You have a husband and child. Leave it at that. (Not sure if you have parents yourself or not.) Serious problems with your inlaws need to be handled by your husband. Avoid family gatherings more and when there, just be pleasantly superficial. Someday they will be gone. Your child doesn't need to be in the middle of strife he doesn't understand. Concentrate on the relatives you do get along with. I know this is easy for me to say, and I know it rarely works out without complications (such as when plans are made and you get ditched), but strive to free yourself from this thing you can't change.

musicplayer
Dec 13, 2011, 05:41 AM
Thank you for your quick response. Its funny you say that my expectaions are too high, that's what my FIL said. I find it very sad that they don't want to be involved- though they say they do but they can't promise things to my child that won't happen and leave me to handle the fall out. Two phone calls a year does not make you grandparent of the year. Is it not strange that they don't wish to see him grow up?

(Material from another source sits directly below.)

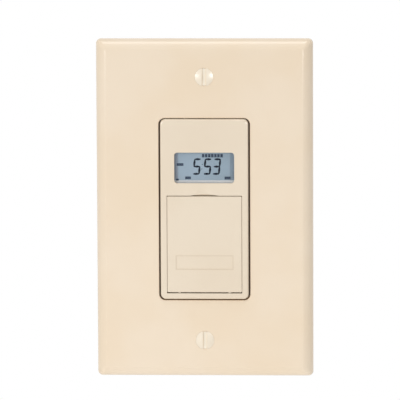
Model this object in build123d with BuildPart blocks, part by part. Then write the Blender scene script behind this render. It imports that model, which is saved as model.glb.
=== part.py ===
from build123d import *
import os

# In-wall timer switch with a display and a hinged door, in its cover plate. Millimetres.
# X is to the right, +Z is up and +Y goes into the wall. The wall plane is y = 0, so what
# stands in the room has a negative y. The origin is midway between the two box screws.

# Cover plate
plate_width = 79.2
plate_height = 124.2
plate_depth = 6.0
plate_side_height = 2.3
plate_bevel = 3.4
plate_corner_radius = 1.8
plate_wall = 2.2
plate_shoulder_radius = 1.1
plate_face_radius = 1.3
plate_rim = 2.2
plate_cavity_draft = 1.5
opening_gap_x = 0.6
opening_gap_z = 0.4
opening_radius = 2.2
opening_edge_radius = 0.35
plate_rib_width = 1.2
plate_rib_spacing = 23.0
plate_boss_radius = 3.0

# Screws that hold the cover plate to the strap
plate_screw_spacing = 96.84
plate_screw_radius = 1.70
plate_screw_length = 12.7
plate_screw_head_radius = 3.35
plate_screw_head_rise = 0.7
plate_screw_head_cone = 2.2
screw_slot_width = 1.5
screw_slot_depth = 1.0
countersink_clearance = 0.06

# Strap and the screws that hold it to the wall box
strap_thickness = 1.2
strap_end_margin = 4.08
strap_width = 38.0
strap_ear_width = 44.0
strap_ear_height = 9.0
strap_corner_radius = 3.0
strap_ear_radius = 2.0
strap_notch_radius = 1.1
box_screw_from_plate_screw = 6.75
box_screw_radius = 1.75
box_screw_neck_radius = 1.55
box_screw_length = 25.4
box_screw_head_radius = 3.5
box_screw_head_height = 2.0
box_screw_slot_width = 1.1
box_screw_slot_depth = 1.0
head_clearance = 0.3
box_slot_length = 7.5
box_slot_width = 4.2
retainer_size = 9.0
retainer_thickness = 0.8
retainer_clearance = 1.2
tapped_clearance = 0.05

# Front moulding of the timer
bezel_width = 32.1
bezel_height = 66.1
bezel_proud = 1.2
bezel_corner_radius = 1.9
bezel_edge_radius = 0.8
bezel_wall = 1.4
flange_overhang_x = 2.75
flange_overhang_z = 2.15
flange_thickness = 2.1
flange_corner_radius = 2.5
skirt_overhang_x = 0.45
skirt_inset_z = 2.85
skirt_wall = 1.2
skirt_depth = 4.6
skirt_corner_radius = 1.5
strap_window_clearance = 0.3
lug_spacing_x = 26.4
lug_from_housing = 2.3
lug_radius = 3.2
dowel_radius = 2.4
dowel_length = 2.4
dowel_clearance = 0.15

# Display
window_side_cover = 2.25
window_height = 11.25
window_radius = 1.15
window_from_top = 17.8
window_recess = 0.5
window_clearance = 0.05
window_flange = 1.2
window_flange_thickness = 0.6
cell_front_height = 14.8
cell_rear_height = 10.7
cell_glass = 0.9
cell_gap = 0.1
zebra_end_margin = 1.2
zebra_width = 1.6
holder_wall = 1.2
holder_clearance = 0.1
holder_side_gap = 0.15
holder_corner_radius = 0.8

# Door and its recess
door_side_rail = 2.3
door_bottom_rail = 2.52
display_section = 28.24
door_thickness = 1.6
door_side_gap = 0.12
door_top_gap = 0.25
door_bottom_gap = 0.38
door_corner_radius = 0.4
door_edge_radius = 0.22
recess_floor = 4.6
deck_thickness = 1.4
rail_undercut = 0.55
trough_depth = 0.35
trough_over_axis = 0.35
rail_land = 0.2
fin_width = 0.8
fin_spacing = 18.3
fin_height = 0.27
fin_depth = 0.9
nail_notch_width = 10.2
nail_notch_rise = 0.5
nail_notch_depth = 1.3
nail_dish_radius = 13.7
nail_dish_depth = 0.35
label_width = 20.8
label_height = 5.0
label_from_bottom = 11.0
label_depth = 0.15
label_radius = 0.25

# Hinge of the door and the rocker
axis_from_front = 1.7
axis_from_bottom = 2.4
pin_radius = 0.50
pin_running_clearance = 0.05
pin_length = 5.6
pin_grip = 1.75
pin_end_clearance = 0.2
eye_radius = 1.05
door_eye_inset = 3.2
door_eye_width = 1.5
eye_relief = 0.1
arm_width = 1.25
arm_side_gap = 0.4

# Rocker under the door that switches the load by hand
rocker_gap = 0.1
rocker_thickness = 1.5
rocker_key_gap = 2.5
rocker_top_gap = 0.6
rocker_mark_radius = 1.2
rocker_mark_depth = 0.15
rocker_mark_x = 6.5
plunger_radius = 1.2
plunger_hole_clearance = 0.5
plunger_end = 0.4
hook_from_side = 2.65
hook_from_top = 2.8
hook_width = 2.4
hook_thickness = 0.9
hook_barb = 0.5
hook_barb_length = 0.8
hook_slot_clearance = 0.3
hook_catch_gap = 0.08
catch_width = 3.0
catch_height = 0.8
catch_length = 1.2
catch_clearance = 0.2
catch_from_top = 1.6

# Programming keys
key_margin = 2.05
key_tray_gap = 1.7
key_height = 4.2
key_pitch = 5.6
keys_from_bottom = 20.0
key_proud = 1.7
key_corner_radius = 0.7
key_hole_clearance = 0.15
key_flange = 0.45
key_flange_thickness = 0.6
key_flange_gap = 0.1
key_edge_radius = 0.25
key_mark_size = 2.0
key_mark_width = 0.5
key_mark_height = 0.08
reset_from_bottom = 4.2
reset_radius = 1.1
reset_flange_radius = 1.7
reset_proud = 0.1
dome_gap = 0.06
dome_base_radius = 2.2
dome_top_radius = 1.1
keypad_width = 4.8
keypad_margin = 0.6
keypad_thickness = 0.8
switch_dome_radius = 3.4
switch_dome_top = 1.5

# Battery drawer
tray_from_side = 2.15
tray_from_bottom = 4.25
tray_wall = 0.75
tray_front_thickness = 0.6
tray_front_proud = 0.5
tray_lip_width = 8.0
tray_lip_height = 0.8
tray_lip_length = 1.1
tray_running_gap = 0.15
tray_corner_radius = 0.6
well_wall = 0.9
battery_radius = 7.6
battery_length = 26.4
battery_tip_radius = 3.2
battery_tip_height = 0.6
battery_edge_radius = 0.6
battery_side_gap = 0.25
battery_top_gap = 0.95
battery_end_gap = 0.3
contact_window = 5.2
strip_window = 1.8
strip_width = 3.0
strip_thickness = 0.3
spring_width = 2.6
spring_thickness = 0.3
spring_gap = 0.05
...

So you think the best way to handle it is to lower expectations to nothing and pretend nothing has happened and go along with the 'show'?

I just find it hard to swallow all the fakeness-whats the point of it? Ive never met people like them. My parents and grandparents are shocked by them and disgusted. They have read the emails and know the full extent of what's happened.

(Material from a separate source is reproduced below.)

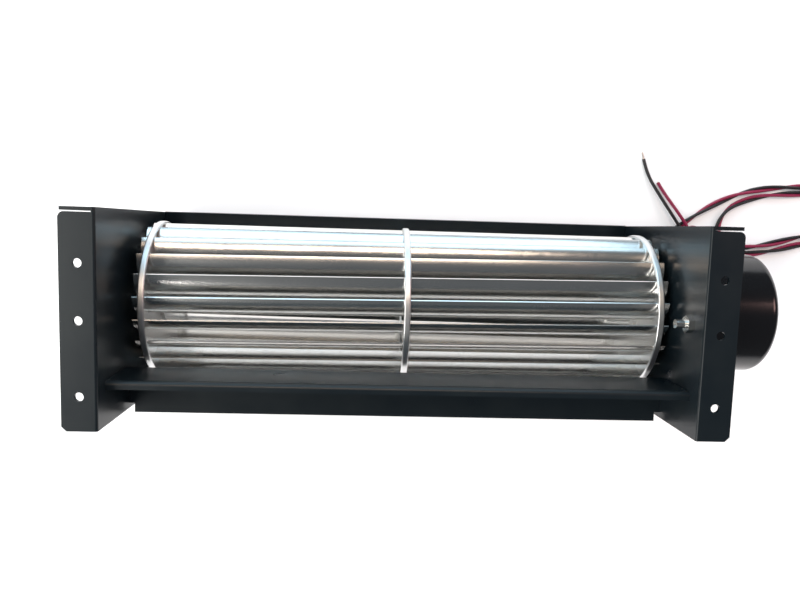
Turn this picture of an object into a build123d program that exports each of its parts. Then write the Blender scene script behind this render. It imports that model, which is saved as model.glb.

Im not sure why you think that I've driven FIL away by trying to convince him how awful his wife is... why would you think that I've solely discussed her? We spoke about all the issues-well tried to!

joypulv
Dec 13, 2011, 05:58 AM
I'm sorry if I assumed anything. The sentence that followed 'going sour' with FIL seemed to imply that you had tried to convince him of all they were doing wrong, and since MIL wasn't to know you two were talking, I assumed a lot had to be about her.
Not only do I think your expectations are too high, I also don't think you can convince anyone in life that they are wrong about anything, unless it's one simple obvious act. These are 2 people who don't show emotions, hide their heads in the sand, think gifts show love, and just plain are somewhat 'removed' from real involvement with their grandchild. That's all part of their entire personalities.
I have friends who are so involved with extended family that their lives are consumed by it, and others who haven't a clue what even immediate family is doing. Most of us fall somewhere in between.